In an earlier post, in which I discussed the financial implications of union-busting for state Democrats, I linked to a post Christian Schneider had written for the National Review, in which he suggested that Nelson's authorization of collective bargaining for public employees was linked to the state Democratic Party's hopes to raise money from unions.
However, as Christian Schneider theorizes, collective bargaining for public employees in Wisconsin was born out of a Democratic governor's desire for more campaign cash. Perhaps history will repeat itself somewhere down the line.
It was a confusing sentence. Although the word "theorizes" suggests that Schneider's claim was a theory, and not fact, the following clause seems to indicate that I was accepting it as fact.
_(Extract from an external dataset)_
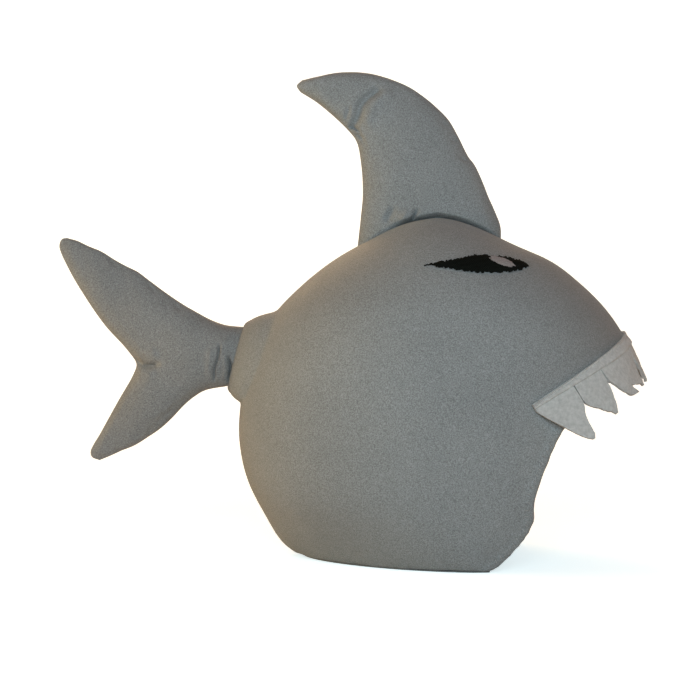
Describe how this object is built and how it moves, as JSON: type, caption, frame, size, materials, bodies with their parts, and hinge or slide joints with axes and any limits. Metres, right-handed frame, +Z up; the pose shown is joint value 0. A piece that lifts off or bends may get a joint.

I regret this mistake. Furthermore, I think that my post also misconstrued Schneider's post. Although his column was titled "the partisan origins of public-sector collective bargaining," he did not suggest that Nelson's sole motivation to unionize public employees was fundraising; only that he was aware of the fundraising potential.
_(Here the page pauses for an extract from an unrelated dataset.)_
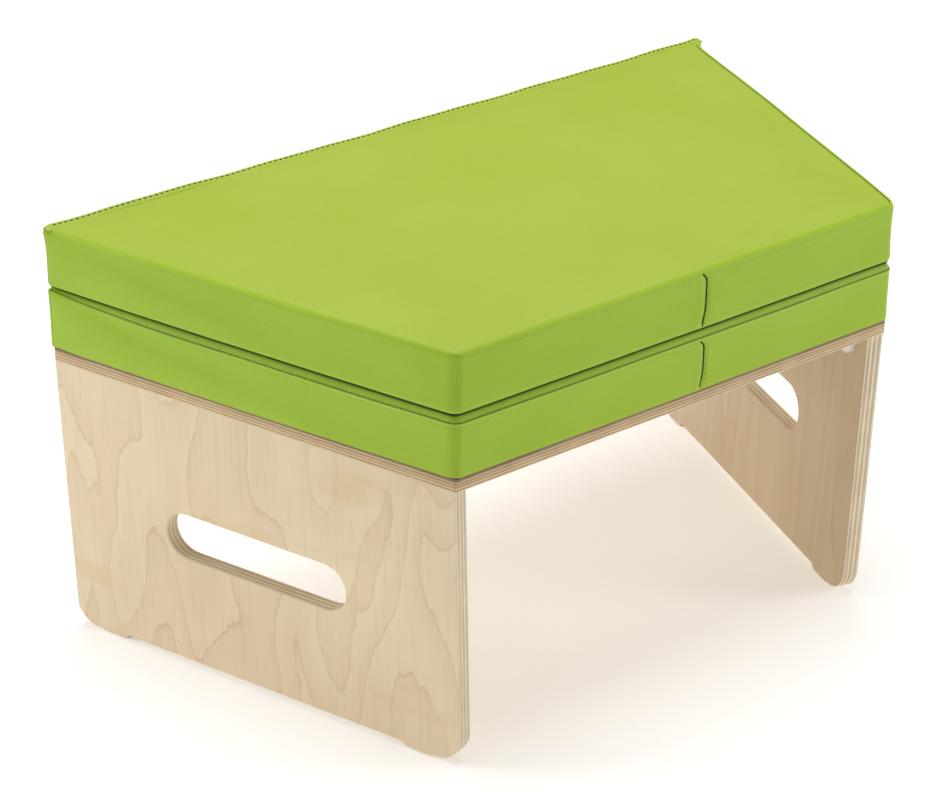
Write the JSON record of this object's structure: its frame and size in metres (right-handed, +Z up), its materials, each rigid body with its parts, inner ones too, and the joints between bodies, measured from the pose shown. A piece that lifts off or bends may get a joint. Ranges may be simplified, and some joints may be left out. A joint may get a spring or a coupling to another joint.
{
  "type": "trapezoid nursery bench",
  "caption": "Trapezoid plywood bench table on two slotted panel legs, with a folding two-panel padded mat in lime green coated fabric stacked on its laminate top.",
  "frame": {"origin": "on the floor, under the middle of the bench's bounding box", "axes": "+Z up, +Y from the short front side to the long back side, +X along the long side to the right seen from the front"},
  "size_m": [0.8508, 0.469, 0.4567],
  "materials": {
    "top_plywood": "clear matt lacquer on birch plywood, plies showing on the edges",
    "leg_plywood": "clear matt lacquer on maple-faced plywood, plies showing on the edges",
    "white_laminate": "satin white laminate with a dark brown core showing on its edge",
    "dowel_beech": "plain beech",
    "bracket_plastic": "moulded white nylon",
    "zinc_steel": "zinc plated",
    "glide_plastic": "grey moulded plastic",
    "coated_fabric": "lime green coated fabric, satin, fine grain",
    "foam": "open-cell polyurethane foam",
    "zip_tape": "woven tape with a moulded coil chain",
    "slider_metal": "plated zinc alloy"
  },
  "bodies": {
    "bench": {"table_board": "top_plywood", "top_laminate": "white_laminate", "left_leg": "leg_plywood", "right_leg": "leg_plywood", "dowels_left": "dowel_beech", "dowels_right": "dowel_beech", "bracket_left_front": "bracket_plastic", "bracket_left_rear": "bracket_plastic", "bracket_right_front": "bracket_plastic", "bracket_right_rear": "bracket_plastic", "screws_left_front": "zinc_steel", "screws_left_rear": "zinc_steel", "screws_right_front": "zinc_steel", "screws_right_rear": "zinc_steel", "glide_left_front": "glide_plastic", "glide_left_rear": "glide_plastic", "glide_right_front": "glide_plastic", "glide_right_rear": "glide_plastic"},
    "lower_mat": {"lower_foam": "foam", "lower_base_panel": "coated_fabric", "lower_top_panel": "coated_fabric", "lower_band_left": "coated_fabric", "lower_band_right": "coated_fabric", "lower_band_back": "coated_fabric", "lower_zip": "zip_tape", "lower_zip_slider": "slider_metal", "lower_hinge_strip": "coated_fabric"},
    "upper_mat": {"upper_foam": "foam", "upper_base_panel": "coated_fabric", "upper_top_panel": "coated_fabric", "upper_band_left": "coated_fabric", "upper_band_right": "coated_fabric", "upper_band_back": "coated_fabric", "upper_zip": "zip_tape", "upper_zip_slider": "slider_metal", "upper_hinge_strip": "coated_fabric", "upper_edge_lip": "coated_fabric"}
  },
  "joints": [
    {"name": "mat_lift", "type": "slide", "parent": "bench", "child": "lower_mat", "axis": [0, 0, 1], "range_m": [0, 0.2]},
    {"name": "mat_unfold", "type": "hinge", "parent": "lower_mat", "child": "upper_mat", "pos_m": [0, 0.2343, 0.38985], "axis": [-1, 0, 0], "range_deg": [0, 180]}
  ]
}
I'm also glad readers have pointed out something I didn't know (but should have known from my recent read of Wisconsin Votes): The collective bargaining bill that Nelson signed passed a legislature in which Republicans held the Senate by an overwhelming margin.
In fact, as recently as the 1990's Republicans were quite proud to support public-sector collective bargaining rights. Not only was Tommy Thompson's AFSCME, but former Republican Assembly Speaker David Prosser introduced legislation to extend collective bargaining rights to public defenders. He proudly noted it to me in an interview a few weeks ago.
Nevertheless, the spirit of the post stands: Unions have always been a chiefly Democratic interest group, and their money is overwhelmingly used to elect Democrats. Both parties know this, and it is a fact that motivates people on both sides of the debate.